Paul’s prayer in Ephesians 1v17-19 is mine and yours on this morning’s Feast of Our Lord Jesus Christ the Universal King: I pray that the God of our Lord Jesus Christ, the Father of glory, may give you a spirit of wisdom and revelation as you come to know him, so that, with the eyes of your heart enlightened, you may know what is the hope to which he has called you, what are the riches of his glorious inheritance among the saints, and what is the immeasurable greatness of his power for us who believe, according to the working of his great power.

Tom Twisleton again - his ‘Poetical Finish to a Sermon’, verses written at the request of the Preacher based on Matthew 11:28 ‘Come unto me all ye that are weary and heavy-laden and I will give you rest’:

Come unto Jesus, all ye who are weary,
Heavily laden, down-hearted, distress’d,
If the journey be rough, and the pilgrimage dreary,
Then come unto Jesus - He promises rest.

On Life’s rugged path, toil unaided no longer,
With your sorrows untold, and your sins unconfess’d;
Cast the weight of your burden on One who is stronger,
And come unto Jesus - He promises rest.

He debars not the poor, He excludes not the lowly,
All who earnestly seek, He will gladly receive;
He is loving and merciful, truthful and holy;
And His rest is for all who repent and believe.

Thursday, 2 November 2017

All Souls Day at St Bartholomew's Brighton 2017

The hour is coming, and now is, when the dead shall hear the voice of the Son of God: and they that hear shall live. (John 5:25)

Our Lord is speaking here and now to us and all disciples. As disciples we open our hearts to his presence in word and sacrament and gain life, life in its fullness. That life comes to us here and now, as his free gift, and it sustains a spiritual resurrection only mortal sin can quench.

Moving on in today’s Gospel from the first to the last verses, from John Chapter 5 verse 25 on to verses 28 and 29:  The hour is coming, in the which all that are in the graves shall hear his voice: and shall come forth, they that have done good, unto the resurrection of life: and they that have done evil, unto the resurrection of damnation.

Our Lord is speaking now of what is to come, of the physical resurrection, where his work as Saviour will be completed by his work as Judge.

Human beings will experience two judgements, first an individual judgement at the moment of death and second the general judgement which completes the first. At this Last Judgement on the day of Christ’s Return our individual destinies will be woven into those of all people and of the cosmos itself.

Hope in the face of that judgement is built on both the first and middle verses of today’s Gospel.

If, in the deadness of your soul, you’ve heard the voice of the Son of God you’ve experienced a coming to life in your soul and you don’t need to fear death and judgement. There is no condemnation for those who are in Christ Jesus (Romans 8:1).

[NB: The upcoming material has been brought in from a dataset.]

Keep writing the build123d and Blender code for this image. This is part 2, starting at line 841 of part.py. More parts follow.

Then, reading the middle two verses of the Gospel, as the Father hath life in himself, so hath he given to the Son to have life in himself: and hath given him authority to execute judgement also, because he is the Son of Man. You might think God would see his Son’s suitability to judge the world in his being his Son, the Son of God but, no, in a phrase quite astonishing we’re told it’s his being Son of Man that fits him for that task. The Son is equipped to preside at the Last Judgement not because of his divinity but on account of his humanity.

You and I won’t be judged by the unthinkable standard of God but by the standard of humanity seen in Jesus Christ. Hence two beautiful verses that leap out from the awesome text of the Dies Irae of Requiem Mass:

Think, kind Jesus, my salvation caused thy wondrous incarnation:
leave me not to reprobation.

Faint and weary thou hast sought me: on the Cross of suffering bought me:
shall such grace be vainly brought me?

On All Souls Day the Dies Irae together with our black vestments sober us to face up to the enormity of death and judgement. The Epistle and Gospel remind us of grace, that death and favourable judgement for Christians have passed already which is the greatest good news. What could be better news than that we celebrate this evening? The only meaningful thing in life is what conquers death, and not what but Who!

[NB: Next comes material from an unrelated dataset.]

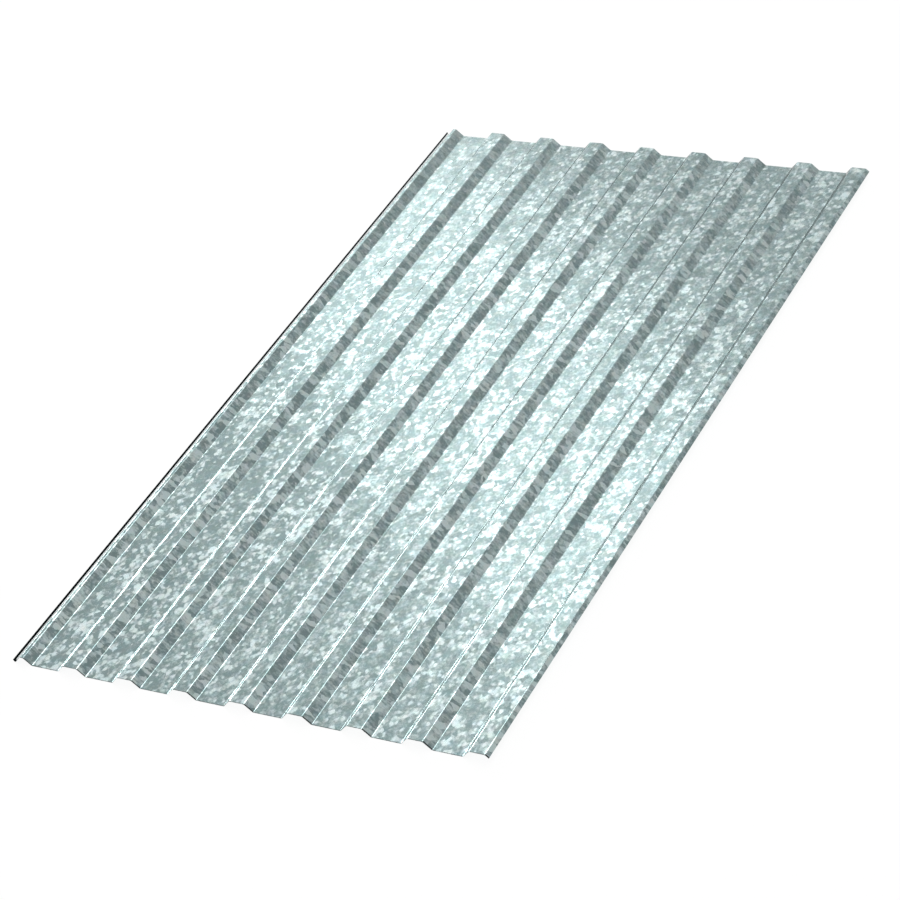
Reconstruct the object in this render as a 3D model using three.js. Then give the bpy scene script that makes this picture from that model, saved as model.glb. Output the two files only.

Let the saintly Bishop John Austin Baker have the last word: I rest on God, who will assuredly not allow me to find the meaning of life in his love and forgiveness, to be wholly dependent on him for the gift of myself, and then destroy that meaning, revoke that gift. He who holds me in existence now can and will hold me in it still, through and beyond the dissolution of my mortal frame. For this is the essence of love, to affirm the right of the beloved to exist. And what God affirms, nothing and no-one can contradict.